On other factors, there are some difference in opinions from office experts. Two of those are customization or tenant improvements, as well as open vs. drop-tile ceilings.

“Most prefer open ceilings, but noise concerns are causing more clouding or dropped ceilings in portions of the space,” said Taute. “Outside of professional services firms, almost all spaces are laying out very similarly. Tech company, insurance companies, financial services, etc. all tend to look very similar. Most users are not looking to customize.”

“Due to a more competitive talent pool, we are seeing an increase in office customization,” said Franconi. “Companies are using their space as a tool for recruitment and creating an experience as a potential candidate comes in for an interview.”

Other factors new tenants to the Valley must deal with are the rising asking rents in the market.

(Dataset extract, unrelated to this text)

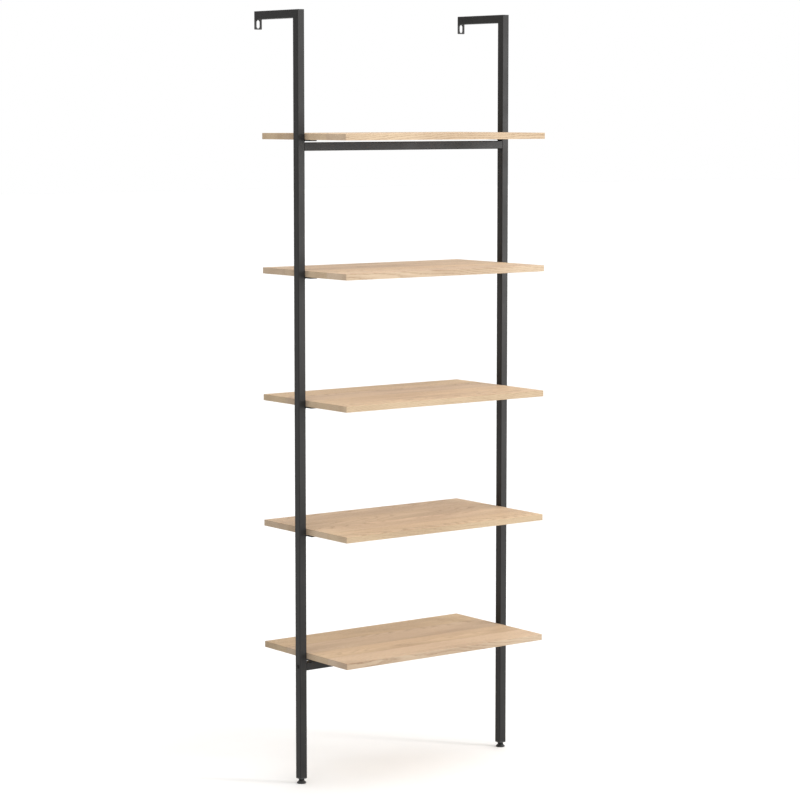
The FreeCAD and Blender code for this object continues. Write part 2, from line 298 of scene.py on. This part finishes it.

Overall vacancy in the Phoenix market was 15.3% in the second quarter of 2019, according to the Q2 Office Market Report from Cushman & Wakefield. This was more than two percent below the historical five year average and was a major factor in pushing asking rents up to $26.25 per square foot. For Class A office product, the overall asking rent was $30.56. In the past, human resource staff was not heavily involved in the selection process for a new office but modern companies are seeing the value of having the HR point of view when deciding what kind of office space fits their workforce.

“Human resources definitely has more influence today than ever before,” said Taute. “It’s a combination of real estate, HR and finance. You need to appeal to all to have the most success.”

“There’s no doubt that more tenants are incorporating HR into real estate decisions,” echoed Swancey. “For larger companies, we often see committees comprised of HR, finance, facilities, and executive team personnel.”